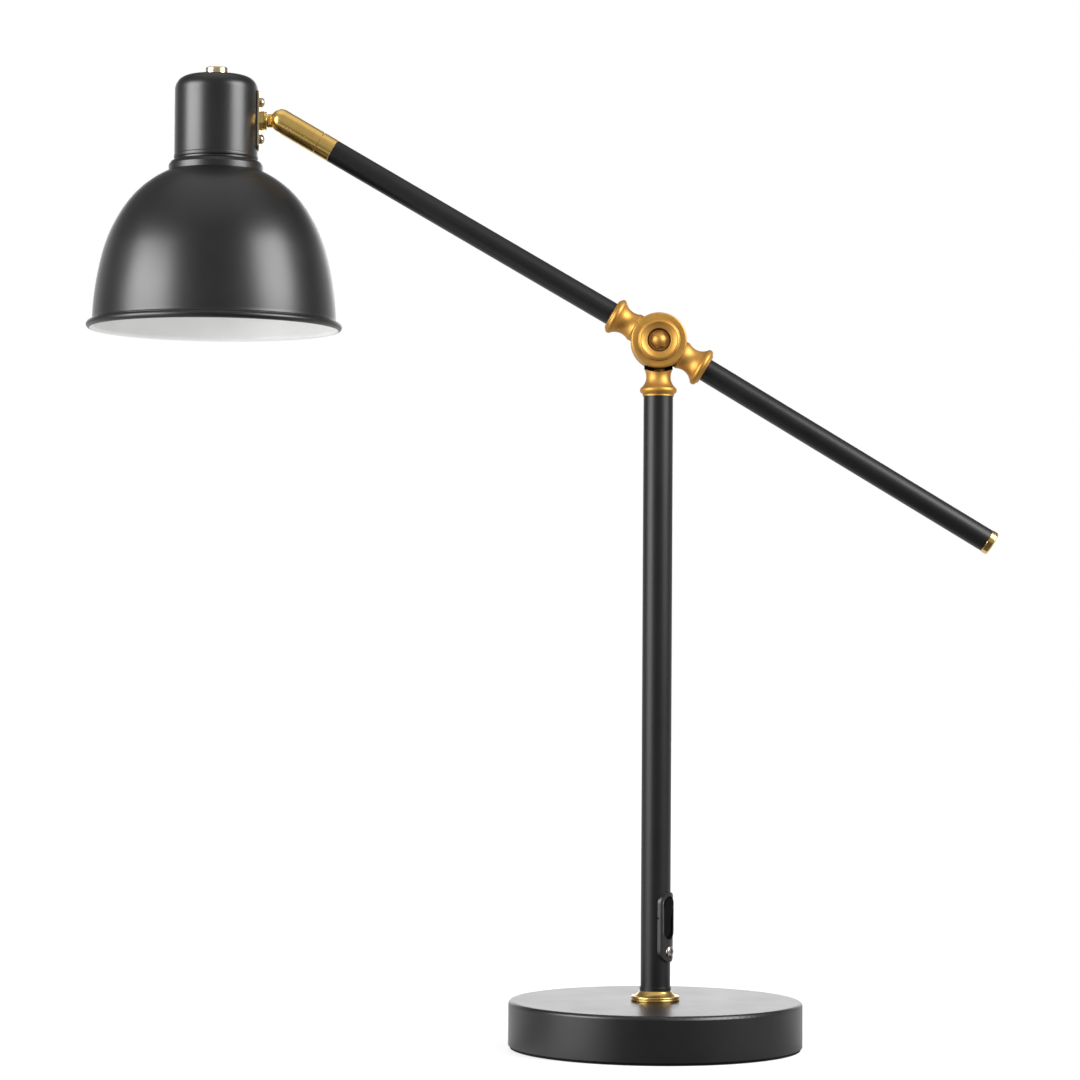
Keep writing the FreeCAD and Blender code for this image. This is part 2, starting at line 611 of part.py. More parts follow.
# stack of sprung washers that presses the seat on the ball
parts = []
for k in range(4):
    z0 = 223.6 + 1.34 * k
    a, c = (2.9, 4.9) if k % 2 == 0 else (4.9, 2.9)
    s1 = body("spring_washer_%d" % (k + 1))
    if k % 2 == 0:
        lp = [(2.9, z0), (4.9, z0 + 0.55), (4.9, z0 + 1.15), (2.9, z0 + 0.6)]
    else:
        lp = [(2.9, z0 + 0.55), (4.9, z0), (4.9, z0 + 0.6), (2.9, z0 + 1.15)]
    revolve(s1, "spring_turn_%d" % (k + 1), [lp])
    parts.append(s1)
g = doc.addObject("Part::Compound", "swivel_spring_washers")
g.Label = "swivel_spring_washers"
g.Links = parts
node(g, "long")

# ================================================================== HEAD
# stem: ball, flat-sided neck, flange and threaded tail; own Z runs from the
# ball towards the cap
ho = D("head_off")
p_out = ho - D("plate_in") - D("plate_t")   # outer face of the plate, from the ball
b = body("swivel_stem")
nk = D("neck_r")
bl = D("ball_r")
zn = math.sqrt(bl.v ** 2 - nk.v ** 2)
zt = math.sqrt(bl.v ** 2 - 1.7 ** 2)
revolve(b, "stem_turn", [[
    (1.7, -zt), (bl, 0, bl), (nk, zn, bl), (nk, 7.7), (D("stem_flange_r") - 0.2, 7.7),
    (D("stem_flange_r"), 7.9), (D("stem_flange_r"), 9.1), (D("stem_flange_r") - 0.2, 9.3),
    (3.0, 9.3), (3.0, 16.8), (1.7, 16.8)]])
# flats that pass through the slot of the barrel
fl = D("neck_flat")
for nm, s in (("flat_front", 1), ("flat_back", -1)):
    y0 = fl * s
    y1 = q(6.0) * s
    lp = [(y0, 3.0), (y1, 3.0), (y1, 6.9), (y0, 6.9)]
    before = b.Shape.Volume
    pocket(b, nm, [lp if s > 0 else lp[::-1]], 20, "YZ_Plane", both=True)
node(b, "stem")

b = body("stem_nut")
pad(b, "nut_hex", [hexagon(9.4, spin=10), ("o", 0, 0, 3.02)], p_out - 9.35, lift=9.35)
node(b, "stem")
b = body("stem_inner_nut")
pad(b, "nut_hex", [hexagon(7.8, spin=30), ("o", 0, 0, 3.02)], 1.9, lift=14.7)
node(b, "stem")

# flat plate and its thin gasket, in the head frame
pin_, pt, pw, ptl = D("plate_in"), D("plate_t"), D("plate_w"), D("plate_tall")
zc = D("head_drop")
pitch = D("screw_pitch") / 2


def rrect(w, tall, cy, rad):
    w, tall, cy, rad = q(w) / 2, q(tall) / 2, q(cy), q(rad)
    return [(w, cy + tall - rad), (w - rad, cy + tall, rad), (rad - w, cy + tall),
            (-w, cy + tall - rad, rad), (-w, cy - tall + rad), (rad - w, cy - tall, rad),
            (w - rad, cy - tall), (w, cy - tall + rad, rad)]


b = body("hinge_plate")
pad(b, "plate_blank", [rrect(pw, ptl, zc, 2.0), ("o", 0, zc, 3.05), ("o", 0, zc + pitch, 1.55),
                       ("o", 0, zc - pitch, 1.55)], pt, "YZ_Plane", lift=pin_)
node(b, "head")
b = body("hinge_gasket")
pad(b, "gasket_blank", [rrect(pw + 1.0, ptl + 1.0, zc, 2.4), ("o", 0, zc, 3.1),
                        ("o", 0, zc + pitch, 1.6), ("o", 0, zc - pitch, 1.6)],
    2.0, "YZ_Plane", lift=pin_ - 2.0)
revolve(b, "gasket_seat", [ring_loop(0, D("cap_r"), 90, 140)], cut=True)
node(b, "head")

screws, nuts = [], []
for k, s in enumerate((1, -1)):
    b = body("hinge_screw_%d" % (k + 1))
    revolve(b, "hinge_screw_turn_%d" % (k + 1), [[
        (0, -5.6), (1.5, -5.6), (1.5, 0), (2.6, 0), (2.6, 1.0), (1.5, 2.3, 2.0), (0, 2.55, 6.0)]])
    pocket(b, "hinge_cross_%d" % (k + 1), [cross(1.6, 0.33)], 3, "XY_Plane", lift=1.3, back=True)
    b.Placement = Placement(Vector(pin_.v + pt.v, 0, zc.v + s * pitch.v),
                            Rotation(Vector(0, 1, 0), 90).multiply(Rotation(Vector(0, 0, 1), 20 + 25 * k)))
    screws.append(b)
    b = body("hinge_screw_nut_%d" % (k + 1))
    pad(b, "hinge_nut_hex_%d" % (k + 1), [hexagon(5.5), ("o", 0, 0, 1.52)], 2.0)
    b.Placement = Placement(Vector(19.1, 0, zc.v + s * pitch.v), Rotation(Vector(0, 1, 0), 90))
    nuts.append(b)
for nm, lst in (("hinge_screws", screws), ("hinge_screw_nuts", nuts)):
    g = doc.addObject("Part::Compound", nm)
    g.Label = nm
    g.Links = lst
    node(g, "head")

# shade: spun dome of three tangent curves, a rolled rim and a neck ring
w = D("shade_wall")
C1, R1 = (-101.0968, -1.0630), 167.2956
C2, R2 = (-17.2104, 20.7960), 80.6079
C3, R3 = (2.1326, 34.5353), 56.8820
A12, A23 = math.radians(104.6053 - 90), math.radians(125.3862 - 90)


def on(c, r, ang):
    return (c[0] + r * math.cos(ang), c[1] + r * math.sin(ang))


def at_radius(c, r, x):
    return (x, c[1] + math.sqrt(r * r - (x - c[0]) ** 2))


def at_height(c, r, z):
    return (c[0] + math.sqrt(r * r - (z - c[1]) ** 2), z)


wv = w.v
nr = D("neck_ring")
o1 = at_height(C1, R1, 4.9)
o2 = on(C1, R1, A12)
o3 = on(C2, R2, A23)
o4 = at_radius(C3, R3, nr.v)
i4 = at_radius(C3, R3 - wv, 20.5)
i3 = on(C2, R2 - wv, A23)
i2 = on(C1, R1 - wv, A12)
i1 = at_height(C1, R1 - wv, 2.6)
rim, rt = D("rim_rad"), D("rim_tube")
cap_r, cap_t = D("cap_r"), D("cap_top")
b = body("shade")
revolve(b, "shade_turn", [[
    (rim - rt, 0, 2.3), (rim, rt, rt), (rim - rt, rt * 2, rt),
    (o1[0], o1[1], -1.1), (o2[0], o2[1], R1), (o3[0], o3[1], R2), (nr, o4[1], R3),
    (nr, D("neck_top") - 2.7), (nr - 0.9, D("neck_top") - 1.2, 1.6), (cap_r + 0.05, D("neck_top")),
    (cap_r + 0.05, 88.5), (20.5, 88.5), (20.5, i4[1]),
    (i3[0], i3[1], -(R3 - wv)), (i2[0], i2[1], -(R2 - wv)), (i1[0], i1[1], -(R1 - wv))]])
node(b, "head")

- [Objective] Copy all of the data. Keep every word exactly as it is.

- [Output below]
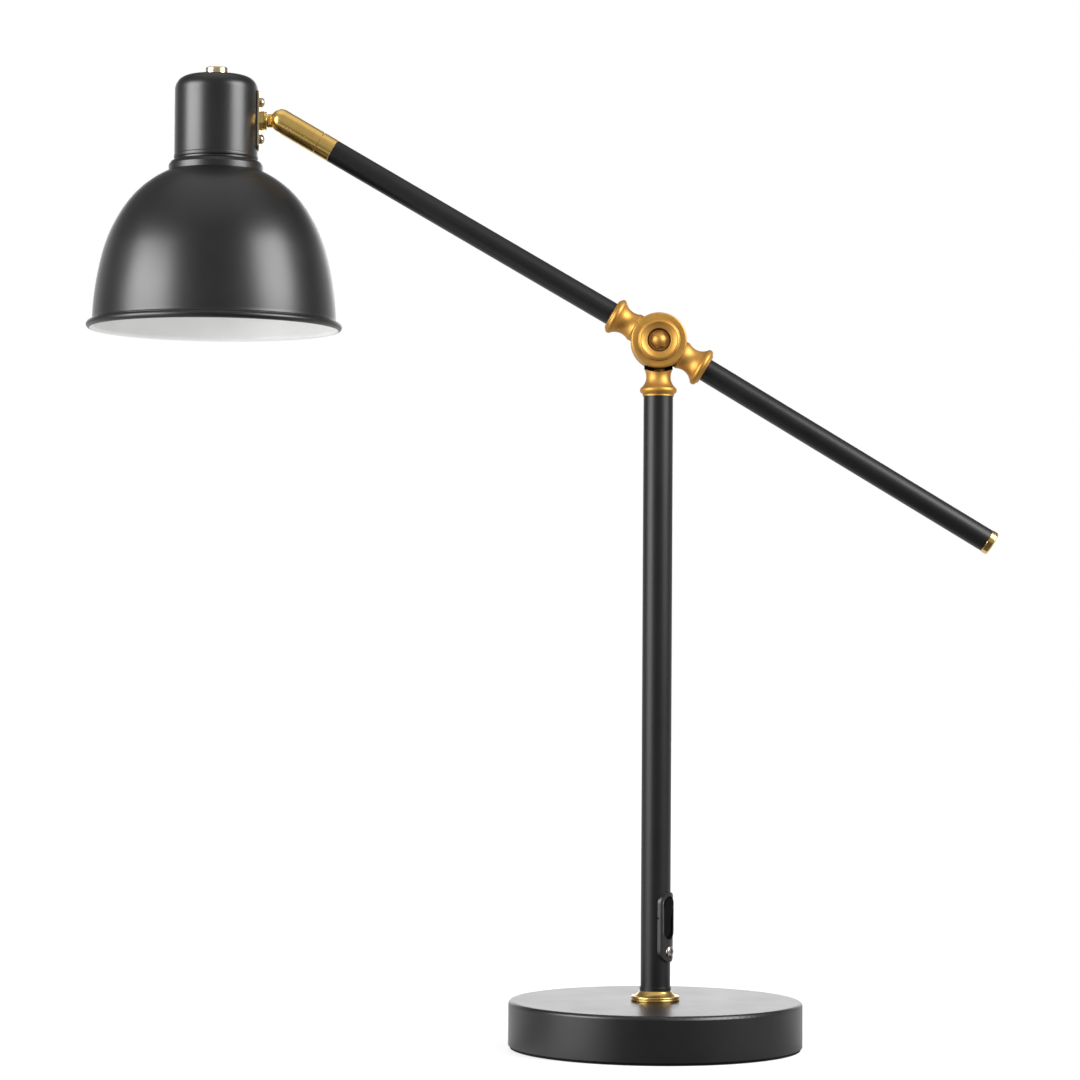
Keep writing the FreeCAD and Blender code for this image. This is part 2, starting at line 611 of part.py. More parts follow.
# stack of sprung washers that presses the seat on the ball
parts = []
for k in range(4):
    z0 = 223.6 + 1.34 * k
    a, c = (2.9, 4.9) if k % 2 == 0 else (4.9, 2.9)
    s1 = body("spring_washer_%d" % (k + 1))
    if k % 2 == 0:
        lp = [(2.9, z0), (4.9, z0 + 0.55), (4.9, z0 + 1.15), (2.9, z0 + 0.6)]
    else:
        lp = [(2.9, z0 + 0.55), (4.9, z0), (4.9, z0 + 0.6), (2.9, z0 + 1.15)]
    revolve(s1, "spring_turn_%d" % (k + 1), [lp])
    parts.append(s1)
g = doc.addObject("Part::Compound", "swivel_spring_washers")
g.Label = "swivel_spring_washers"
g.Links = parts
node(g, "long")

# ================================================================== HEAD
# stem: ball, flat-sided neck, flange and threaded tail; own Z runs from the
# ball towards the cap
ho = D("head_off")
p_out = ho - D("plate_in") - D("plate_t")   # outer face of the plate, from the ball
b = body("swivel_stem")
nk = D("neck_r")
bl = D("ball_r")
zn = math.sqrt(bl.v ** 2 - nk.v ** 2)
zt = math.sqrt(bl.v ** 2 - 1.7 ** 2)
revolve(b, "stem_turn", [[
    (1.7, -zt), (bl, 0, bl), (nk, zn, bl), (nk, 7.7), (D("stem_flange_r") - 0.2, 7.7),
    (D("stem_flange_r"), 7.9), (D("stem_flange_r"), 9.1), (D("stem_flange_r") - 0.2, 9.3),
    (3.0, 9.3), (3.0, 16.8), (1.7, 16.8)]])
# flats that pass through the slot of the barrel
fl = D("neck_flat")
for nm, s in (("flat_front", 1), ("flat_back", -1)):
    y0 = fl * s
    y1 = q(6.0) * s
    lp = [(y0, 3.0), (y1, 3.0), (y1, 6.9), (y0, 6.9)]
    before = b.Shape.Volume
    pocket(b, nm, [lp if s > 0 else lp[::-1]], 20, "YZ_Plane", both=True)
node(b, "stem")

b = body("stem_nut")
pad(b, "nut_hex", [hexagon(9.4, spin=10), ("o", 0, 0, 3.02)], p_out - 9.35, lift=9.35)
node(b, "stem")
b = body("stem_inner_nut")
pad(b, "nut_hex", [hexagon(7.8, spin=30), ("o", 0, 0, 3.02)], 1.9, lift=14.7)
node(b, "stem")

# flat plate and its thin gasket, in the head frame
pin_, pt, pw, ptl = D("plate_in"), D("plate_t"), D("plate_w"), D("plate_tall")
zc = D("head_drop")
pitch = D("screw_pitch") / 2


def rrect(w, tall, cy, rad):
    w, tall, cy, rad = q(w) / 2, q(tall) / 2, q(cy), q(rad)
    return [(w, cy + tall - rad), (w - rad, cy + tall, rad), (rad - w, cy + tall),
            (-w, cy + tall - rad, rad), (-w, cy - tall + rad), (rad - w, cy - tall, rad),
            (w - rad, cy - tall), (w, cy - tall + rad, rad)]


b = body("hinge_plate")
pad(b, "plate_blank", [rrect(pw, ptl, zc, 2.0), ("o", 0, zc, 3.05), ("o", 0, zc + pitch, 1.55),
                       ("o", 0, zc - pitch, 1.55)], pt, "YZ_Plane", lift=pin_)
node(b, "head")
b = body("hinge_gasket")
pad(b, "gasket_blank", [rrect(pw + 1.0, ptl + 1.0, zc, 2.4), ("o", 0, zc, 3.1),
                        ("o", 0, zc + pitch, 1.6), ("o", 0, zc - pitch, 1.6)],
    2.0, "YZ_Plane", lift=pin_ - 2.0)
revolve(b, "gasket_seat", [ring_loop(0, D("cap_r"), 90, 140)], cut=True)
node(b, "head")

screws, nuts = [], []
for k, s in enumerate((1, -1)):
    b = body("hinge_screw_%d" % (k + 1))
    revolve(b, "hinge_screw_turn_%d" % (k + 1), [[
        (0, -5.6), (1.5, -5.6), (1.5, 0), (2.6, 0), (2.6, 1.0), (1.5, 2.3, 2.0), (0, 2.55, 6.0)]])
    pocket(b, "hinge_cross_%d" % (k + 1), [cross(1.6, 0.33)], 3, "XY_Plane", lift=1.3, back=True)
    b.Placement = Placement(Vector(pin_.v + pt.v, 0, zc.v + s * pitch.v),
                            Rotation(Vector(0, 1, 0), 90).multiply(Rotation(Vector(0, 0, 1), 20 + 25 * k)))
    screws.append(b)
    b = body("hinge_screw_nut_%d" % (k + 1))
    pad(b, "hinge_nut_hex_%d" % (k + 1), [hexagon(5.5), ("o", 0, 0, 1.52)], 2.0)
    b.Placement = Placement(Vector(19.1, 0, zc.v + s * pitch.v), Rotation(Vector(0, 1, 0), 90))
    nuts.append(b)
for nm, lst in (("hinge_screws", screws), ("hinge_screw_nuts", nuts)):
    g = doc.addObject("Part::Compound", nm)
    g.Label = nm
    g.Links = lst
    node(g, "head")

# shade: spun dome of three tangent curves, a rolled rim and a neck ring
w = D("shade_wall")
C1, R1 = (-101.0968, -1.0630), 167.2956
C2, R2 = (-17.2104, 20.7960), 80.6079
C3, R3 = (2.1326, 34.5353), 56.8820
A12, A23 = math.radians(104.6053 - 90), math.radians(125.3862 - 90)


def on(c, r, ang):
    return (c[0] + r * math.cos(ang), c[1] + r * math.sin(ang))


def at_radius(c, r, x):
    return (x, c[1] + math.sqrt(r * r - (x - c[0]) ** 2))


def at_height(c, r, z):
    return (c[0] + math.sqrt(r * r - (z - c[1]) ** 2), z)


wv = w.v
nr = D("neck_ring")
o1 = at_height(C1, R1, 4.9)
o2 = on(C1, R1, A12)
o3 = on(C2, R2, A23)
o4 = at_radius(C3, R3, nr.v)
i4 = at_radius(C3, R3 - wv, 20.5)
i3 = on(C2, R2 - wv, A23)
i2 = on(C1, R1 - wv, A12)
i1 = at_height(C1, R1 - wv, 2.6)
rim, rt = D("rim_rad"), D("rim_tube")
cap_r, cap_t = D("cap_r"), D("cap_top")
b = body("shade")
revolve(b, "shade_turn", [[
    (rim - rt, 0, 2.3), (rim, rt, rt), (rim - rt, rt * 2, rt),
    (o1[0], o1[1], -1.1), (o2[0], o2[1], R1), (o3[0], o3[1], R2), (nr, o4[1], R3),
    (nr, D("neck_top") - 2.7), (nr - 0.9, D("neck_top") - 1.2, 1.6), (cap_r + 0.05, D("neck_top")),
    (cap_r + 0.05, 88.5), (20.5, 88.5), (20.5, i4[1]),
    (i3[0], i3[1], -(R3 - wv)), (i2[0], i2[1], -(R2 - wv)), (i1[0], i1[1], -(R1 - wv))]])
node(b, "head")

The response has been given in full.